Public Debate for Alabama Governor Race
Public Debate for Alabama Governor Race
The maintenance and success of a healthy and functioning democracy relies on active citizen participation, and it is our responsibility, as citizens, to regularly engage in the democratic process and to hold our elected officials, and candidates for office, accountable.
Across the country, individuals and communities are preparing for the 2018 midterm elections with voter registration drives, candidate forums and public debates, and active political campaigns. These pre-election efforts engage citizens in the political process and help provide us with the education and information we need to cast our ballots and make informed decisions on election day.
Election debates are a fundamental component of US politics that provide citizens with an opportunity to hear directly from all candidates about their positions on key social, economic, and political issues. Debates encourage candidates to move beyond political banter and partisan attacks and to focus on public policy and how they will address these key issues if elected. It is an opportunity for candidates to publicly stand behind their values, platforms, and vision for the future and to demonstrate why they are most qualified to represent citizens in this elected position. At the same time, they allow members of the public to directly compare, and critically evaluate, the platforms and visions of the candidates. Additionally, debates provide insight into how well each candidate communicates their message, operates under pressure, and interacts with their political opponent and how often they avoid discussion of certain topics. Refusal to engage in debate is harmful to the American people and to the health and well-being of our democracy, and it is unreasonable, and should be unacceptable, for citizens of a democracy to have to vote on representatives without an opportunity to hear from them in a public debate.
In November, Alabamians will elect our next governor. As the highest elected officer in the state, the governor is responsible for making decisions that influence the daily lives of Alabamians, the success of our communities, and the overall health and well-being of the State. The governor will appoint representatives to regulatory and licensing boards and commissions; will have veto power; and will oversee the development and execution of our budget, among other responsibilities, yielding this individual the power to shape the state’s political, social, and economic landscape.
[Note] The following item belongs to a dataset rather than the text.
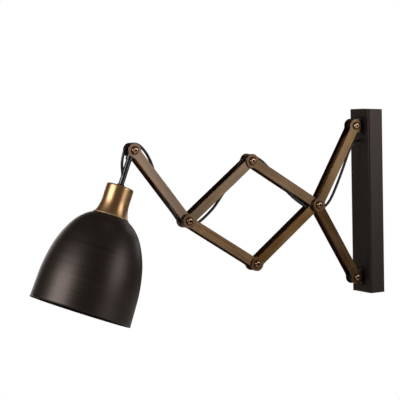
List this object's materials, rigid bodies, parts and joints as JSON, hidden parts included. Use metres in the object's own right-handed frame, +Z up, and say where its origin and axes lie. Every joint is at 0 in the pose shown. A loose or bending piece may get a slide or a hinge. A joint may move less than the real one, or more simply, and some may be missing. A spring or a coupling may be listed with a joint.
{
  "type": "accordion wall lamp",
  "caption": "Wall lamp on a folding accordion arm of paired flat bronze links, with a dark wall bar, a black cord woven through the arm, a brass cap and a dark metal bell shade.",
  "frame": {"origin": "midway between the two wall screws, on the wall face of the mounting plate", "axes": "+X into the wall, so the arm reaches out to -X; +Z up; +Y to the back side of the arm, away from the screw heads"},
  "size_m": [0.6189, 0.16, 0.3165],
  "materials": {
    "wall_bar_finish": "satin",
    "zinc_plated_steel": "satin",
    "bronze_link": "satin",
    "bronze_screw": "gloss",
    "dark_bronze": "satin",
    "gunmetal": "gloss",
    "satin_brass": "satin",
    "shade_finish": "satin",
    "black_bakelite": "gloss",
    "brass_shell": "polished",
    "black_nylon": "matte",
    "white_nylon": "satin",
    "cord_sheath": "satin"
  },
  "bodies": {
    "base": {"wall_bar_housing": "wall_bar_finish", "mounting_plate": "zinc_plated_steel", "housing_screw": "zinc_plated_steel", "terminal_block": "white_nylon", "cord_bush": "black_nylon", "upper_lug": "dark_bronze", "lower_lug": "dark_bronze", "lug_screws": "zinc_plated_steel", "wall_pivot_screws": "bronze_screw", "wall_pivot_nuts": "bronze_screw", "wall_pivot_washers": "black_nylon", "upper_base_link_front": "bronze_link", "upper_base_link_back": "bronze_link", "lower_base_link_front": "bronze_link", "lower_base_link_back": "bronze_link", "centre_pivot_screw": "bronze_screw", "centre_pivot_nut": "bronze_screw", "centre_pivot_sleeve": "dark_bronze", "centre_pivot_washers": "black_nylon", "cord_base": "cord_sheath", "cord_at_centre_pivot": "cord_sheath"},
    "inner_upper_link": {"inner_upper_link_front": "bronze_link", "inner_upper_link_back": "bronze_link", "top_pivot_screw": "bronze_screw", "top_pivot_nut": "bronze_screw", "top_pivot_sleeve": "dark_bronze", "top_pivot_washers": "black_nylon", "cord_at_top_pivot": "cord_sheath"},
    "inner_lower_link": {"inner_lower_link_front": "bronze_link", "inner_lower_link_back": "bronze_link", "bottom_pivot_screw": "bronze_screw", "bottom_pivot_nut": "bronze_screw", "bottom_pivot_sleeve": "dark_bronze", "bottom_pivot_washers": "black_nylon"},
    "outer_upper_link": {"outer_upper_link_front": "bronze_link", "outer_upper_link_back": "bronze_link", "front_pivot_screw": "bronze_screw", "front_pivot_nut": "bronze_screw", "front_pivot_sleeve": "dark_bronze", "front_pivot_washers": "black_nylon", "cord_at_front_pivot": "cord_sheath"},
    "outer_lower_link": {"outer_lower_link_front": "bronze_link", "outer_lower_link_back": "bronze_link"},
    "end_link": {"end_link_front": "bronze_link", "end_link_back": "bronze_link", "lamp_pivot_screw": "bronze_screw", "lamp_pivot_nut": "bronze_screw", "lamp_pivot_washers": "black_nylon", "cord_at_lamp_pivot": "cord_sheath"},
    "lamp_head": {"lamp_knuckle": "dark_bronze", "stem_tube": "gunmetal", "stem_collar": "dark_bronze", "lamp_cap": "satin_brass", "stem_locknut": "zinc_plated_steel", "lampholder_body": "black_bakelite", "lampholder_screw_shell": "brass_shell", "lampholder_contact": "brass_shell", "shade": "shade_finish", "shade_ring": "black_bakelite", "cord_in_stem": "cord_sheath"}
  },
  "joints": [
    {"name": "arm_swing", "type": "hinge", "parent": "base", "child": "inner_upper_link", "pos_m": [-0.11644, 0, 0], "axis": [0, 1, 0], "range_deg": [-30, 40], "deforming": ["cord_at_centre_pivot"]},
    {"name": "accordion_open", "type": "hinge", "parent": "inner_upper_link", "child": "inner_lower_link", "pos_m": [-0.11644, 0, 0], "axis": [0, 1, 0], "range_deg": [-38, 42]},
    {"name": "top_pivot_fold", "type": "hinge", "parent": "inner_upper_link", "child": "outer_upper_link", "pos_m": [-0.24019, 0, 0.07748], "axis": [0, 1, 0], "range_deg": [-38, 42], "deforming": ["cord_at_top_pivot"]},
    {"name": "bottom_pivot_fold", "type": "hinge", "parent": "inner_lower_link", "child": "outer_lower_link", "pos_m": [-0.23342, 0, -0.08736], "axis": [0, 1, 0], "range_deg": [-42, 38]},
    {"name": "end_link_swing", "type": "hinge", "parent": "outer_upper_link", "child": "end_link", "pos_m": [-0.35717, 0, -0.00988], "axis": [0, 1, 0], "range_deg": [-19, 55], "deforming": ["cord_at_front_pivot"]},
    {"name": "lamp_tilt", "type": "hinge", "parent": "end_link", "child": "lamp_head", "pos_m": [-0.44806, 0, 0.10438], "axis": [0, 1, 0], "range_deg": [-21, 65], "deforming": ["cord_at_lamp_pivot"]}
  ],
  "couplings": [
    {"joint": "top_pivot_fold", "follows": "accordion_open", "ratio": 1},
    {"joint": "bottom_pivot_fold", "follows": "accordion_open", "ratio": -1}
  ]
}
In addition to running the State, the governor of Alabama serves as the President of the Board of Trustees of Auburn University, Auburn University – Montgomery, and the University of Alabama, resulting in direct power and influence over the state’s largest educational institutions and the students, faculty, and staff who attend and are employed by them. Our institutions of higher education are one of the state’s largest sources of employment and have a profound economic impact on the state, and it is important for citizens to understand how they will address issues pertinent to these institutions.
There are clear and profound implications of this election, but no plans for a debate between our candidates for governor, and amid growing public pressure for a debate, Governor Ivey has consistently refused, citing a lack of time and lack of public interest as reasons for her refusal. She was recently quoted in a news article saying, "The only two people who ever bring that up is y'all in the media and my opponent."
This statement is false, and as citizens whose job it is to hold our elected leaders and candidates for elected positions accountable, we want to correct this inaccurate information. Governor Ivey, Alabamians do want you to engage in a public debate with Walt Maddox before the midterm election on November 6, and as citizens of a democratic society, we deserve it.
Governor Ivey, your participation will educate us on your positions, priorities, and vision for the State of Alabama and provide us with the knowledge to make an informed and wise decision when voting for governor on November 6. It will demonstrate that you stand behind your beliefs, with a spirit that is not afraid, and that you are willing to put the citizens of Alabama and our democratic ideals above the personal concerns that make you not want to debate. Your unwillingness to engage in a public debate with your political opponent will also send a strong message, and the choice is yours to determine which message you will send.
Elections are about more than Republicans and Democrats, “us versus them,” and attacks on political opponents. They are an opportunity for citizens to elect individuals that can best represent our needs, advocate on our behalf, and strengthen our state. The governor will have the power and authority to improve the current social and economic conditions that limit our potential and that we often view as unchangeable, and we must ensure that you understand the issues we face and have the knowledge, skills, and will power to address them. Our children do not have to live in poverty and should not attend schools that lack air conditioning, books for students, or the opportunities afforded to students in well-funded schools in economically advantaged areas; adults should not have to work multiple jobs to meet the basic needs of their families; and families should not have to choose between purchasing medication or paying rent and buying groceries. These issues impact individuals across party lines, and the governor will have the ability to address them, among many others.
It is appalling that a democratically elected candidate for the highest office in the state would opt out of a public debate with their opponent and even more absurd that this would be acceptable to the citizens of a democratic society. If we simply accept your refusal to debate, we concede that we are ok with the current conditions of our state and the status of our democracy, and Alabamians want something better.
We hope you understand our concern, our love for our state, and our commitment to democracy, and more importantly, we hope that you will grant our request for a public debate. Cheers!